> _What the task requires_:
Give every line below again, exactly.

****************

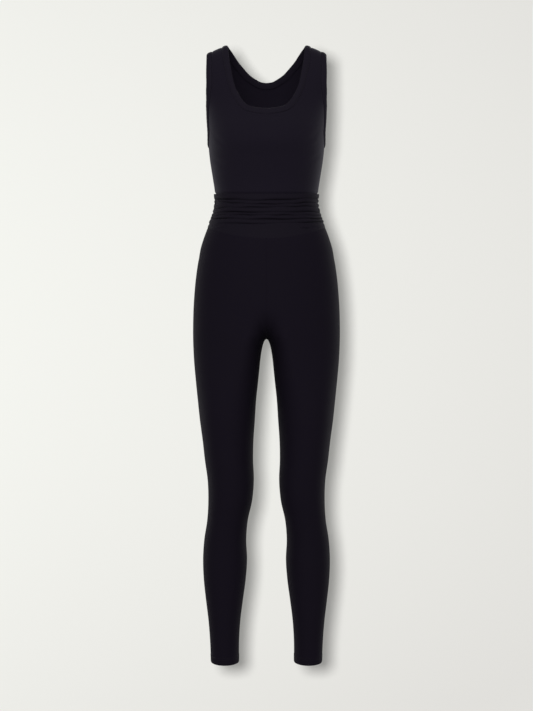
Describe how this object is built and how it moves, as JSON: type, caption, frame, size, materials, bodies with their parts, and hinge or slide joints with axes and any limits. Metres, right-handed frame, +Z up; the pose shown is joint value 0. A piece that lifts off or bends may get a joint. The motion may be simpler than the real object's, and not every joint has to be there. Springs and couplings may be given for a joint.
{
  "type": "sleeveless jumpsuit",
  "caption": "Sleeveless stretch jumpsuit with a scoop neck, a ruched waist panel and close-fitting full-length legs, in its worn form.",
  "frame": {"origin": "midway between the two shoulder straps, level with the middle of the shoulder line, where the wearer's shoulders carry the garment", "axes": "+Z up along the garment, +X towards the wearer's left, the front faces -Y"},
  "size_m": [0.3328, 0.2314, 1.3938],
  "materials": {
    "bodice_jersey": "matt black stretch jersey with a fine lengthwise rib and a soft sheen",
    "binding_jersey": "matt black stretch jersey, folded double",
    "waist_jersey": "matt black stretch jersey, gathered",
    "leg_jersey": "matt black stretch jersey with a soft sheen"
  },
  "bodies": {
    "root": {"bodice_front": "bodice_jersey", "bodice_back": "bodice_jersey", "neck_binding": "binding_jersey", "armhole_binding_left": "binding_jersey", "armhole_binding_right": "binding_jersey", "waist_panel_front": "waist_jersey", "waist_panel_back": "waist_jersey", "leg_left": "leg_jersey", "leg_right": "leg_jersey"}
  },
  "joints": []
}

****************

> _Written reply_:
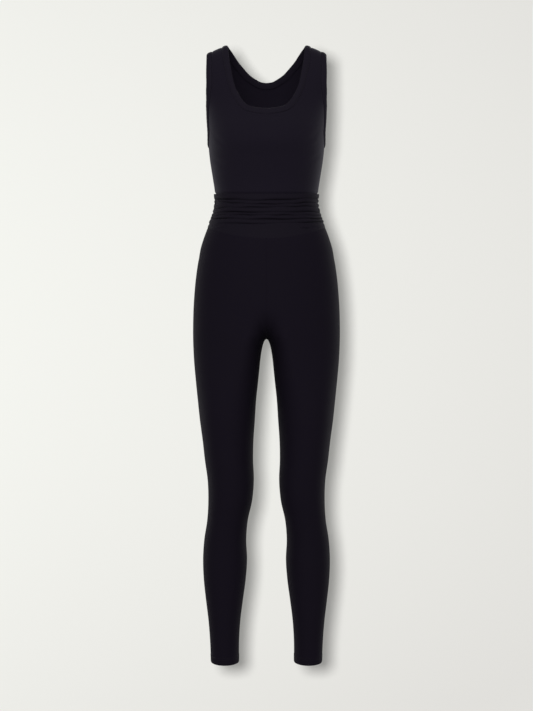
Describe how this object is built and how it moves, as JSON: type, caption, frame, size, materials, bodies with their parts, and hinge or slide joints with axes and any limits. Metres, right-handed frame, +Z up; the pose shown is joint value 0. A piece that lifts off or bends may get a joint. The motion may be simpler than the real object's, and not every joint has to be there. Springs and couplings may be given for a joint.
{
  "type": "sleeveless jumpsuit",
  "caption": "Sleeveless stretch jumpsuit with a scoop neck, a ruched waist panel and close-fitting full-length legs, in its worn form.",
  "frame": {"origin": "midway between the two shoulder straps, level with the middle of the shoulder line, where the wearer's shoulders carry the garment", "axes": "+Z up along the garment, +X towards the wearer's left, the front faces -Y"},
  "size_m": [0.3328, 0.2314, 1.3938],
  "materials": {
    "bodice_jersey": "matt black stretch jersey with a fine lengthwise rib and a soft sheen",
    "binding_jersey": "matt black stretch jersey, folded double",
    "waist_jersey": "matt black stretch jersey, gathered",
    "leg_jersey": "matt black stretch jersey with a soft sheen"
  },
  "bodies": {
    "root": {"bodice_front": "bodice_jersey", "bodice_back": "bodice_jersey", "neck_binding": "binding_jersey", "armhole_binding_left": "binding_jersey", "armhole_binding_right": "binding_jersey", "waist_panel_front": "waist_jersey", "waist_panel_back": "waist_jersey", "leg_left": "leg_jersey", "leg_right": "leg_jersey"}
  },
  "joints": []
}